Letting Go of a Childhood Dream

Last week I went to Stockbridge to get my haircut.  I’ve been going there to see the same hairdresser for… a long time.  She gave me my first permanent wave sometime in the 80s.

80’s perm

I grew up in Stockbridge.  I attended school there from kindergarten through high school graduation, then briefly moved away during my college years.  After MOH and I married, we bought our first house in Stockbridge and lived there for several years. For most of my adult life, I’ve lived elsewhere, however, I’ve always been close enough to visit my mom on Sundays, have Judy cut my hair, and have Rob make our pizzas.

It’s sometimes weird to visit the town that feels oh-so-familiar yet has moved on without me.  And although my mom has been gone for ten years now, I still go there, as I say, to get my haircut, and order the best pizza in my tri-county area. Whenever I visit, I see many things that are as they have always been – the town hall, the Presbyterian church, the funeral home, and Rob’s Pizza to name a few. And although I see many new businesses that have come to town and are a welcome addition, in my mind’s eye I still see the ghosts of what was… the laundromat which is now Family Chiropractic, and Stockbridge Convalcare which has been turned into self-storage units. 

It may sound silly, but when I drive through the neighborhood, I cheer for the houses that have been remodeled and have well-tended yards, and I’m always a little sad for those that I remember fondly but have fallen into disrepair.

On my most recent visit, I noticed the street sign on ‘our’ corner had an ‘S’ in front of Water.  I don’t remember seeing it before; it was not a part of our address when we lived there.  We just said we lived on Water Street, kitty-corner from the Methodist Church, and that was enough description for anybody that would be stopping by.  There was no confusion about street delivery or post office boxes.  The postal workers knew us.  My dad would walk into the post office each morning, step up to the counter, and Elmer Lehman – and later Annabel Howard – would hand him our mail.

This week’s tour of the town revealed a For Sale sign in the front yard of the house where a couple of my childhood besties lived.  Oh, how I loved that family and that house.  My memories of hanging out there are happy and plentiful. 

Is there a house that you fantasized about as a child?  One that you swore you were going to buy when you grew up and bought a house of your own?  This house was that for me.  Although MOH and I are not currently in the market for a “gorgeous 4 bed 3.5 bath home located next to a rolling brook in the village of Stockbridge,” I rushed home (after I picked up our pizza) and looked it up online. 

The house of my dreams was much like my town – both the same and changed.  The barn still stands, but the swimming pool is gone.  I have many fabulous memories of playing in the creek, which is now described as a rolling brook, but I’m not of the age that I would make good use of it.  And I guess it’s probably just as well that the crimson maple, which was a perfect climbing tree, isn’t there to tempt me.

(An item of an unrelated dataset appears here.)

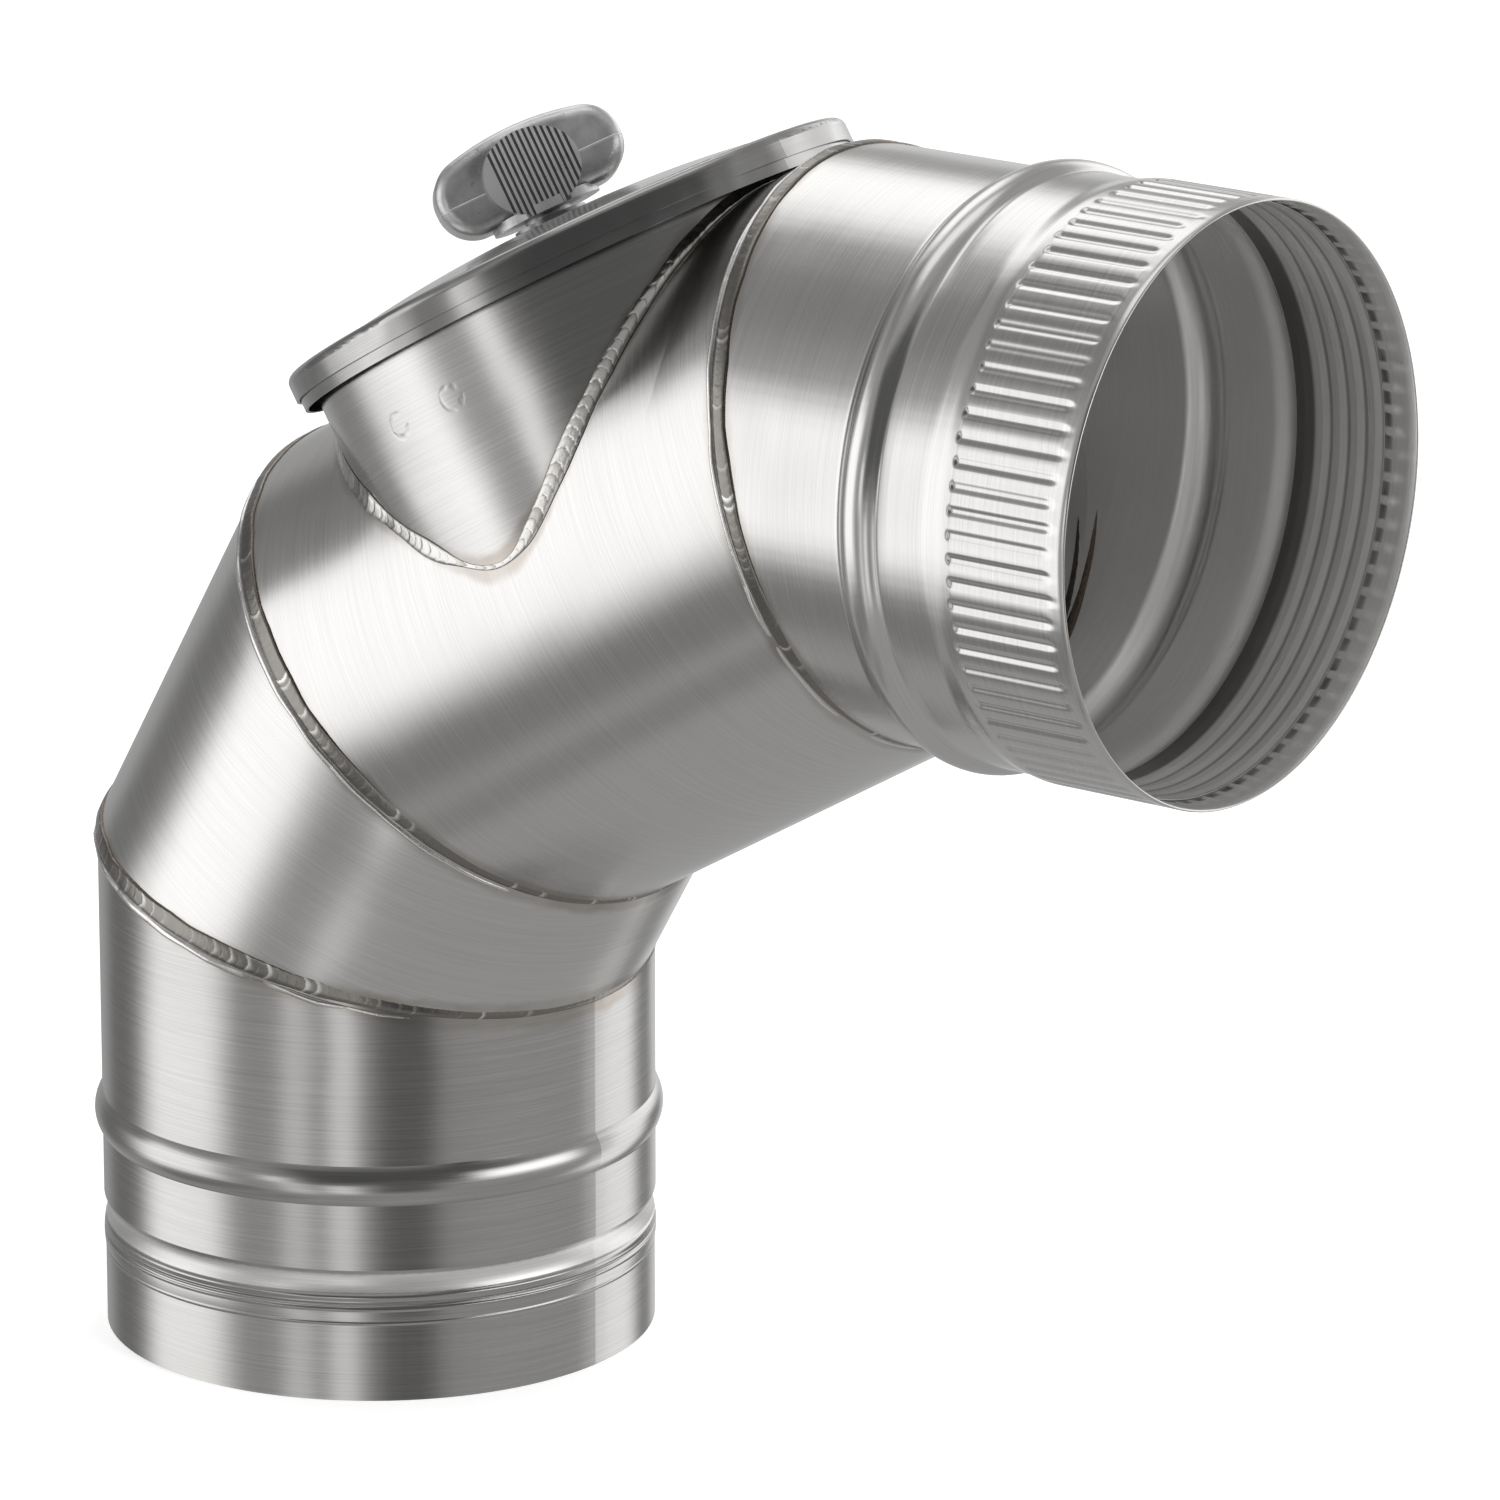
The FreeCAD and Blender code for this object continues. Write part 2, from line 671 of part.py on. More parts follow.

Inside the house, the bedroom of one friend is gone.  It has been turned into an en suite for the master bedroom.  My other friend’s bedroom is still there, but the most desirable feature has been removed.  She had a built-in closet with a hanging wardrobe on either side of bureau drawers – accordion doors closed across the entirety.  I was so jealous! What kind of monster would think it was okay to remove the house’s best selling feature?  Needless to say, MOH and I will not be putting a bid on the house.

Although I’m not a fatalist, I do believe that things work out how they are meant to be, and so I guess it’s time to admit that I won’t be owning or living in the home of my childhood dreams; at least not in this life. But I do still get to drive past that house, the reminder that keeps my memories close and fresh. And to be honest, memories are often sweeter than reality.

One thought on “Letting Go of a Childhood Dream

  1. Memories in our childhood neighborhood draw us back for visits also. Several siblings and I periodically walk through the area and share tales we find interesting, or, at least, memorable. We laugh a lot. And we sigh, and say “awe” a lot. We’ve even spoken with parties who are renting our old home. They might not have been as fascinated with the stories, but they indulged us. Actually, this coming Friday we’ll be traipsing around the block, then having lunch at a local restaurant. (New business – no old places remain.) I smile just looking forward to the couple hours of visiting my past.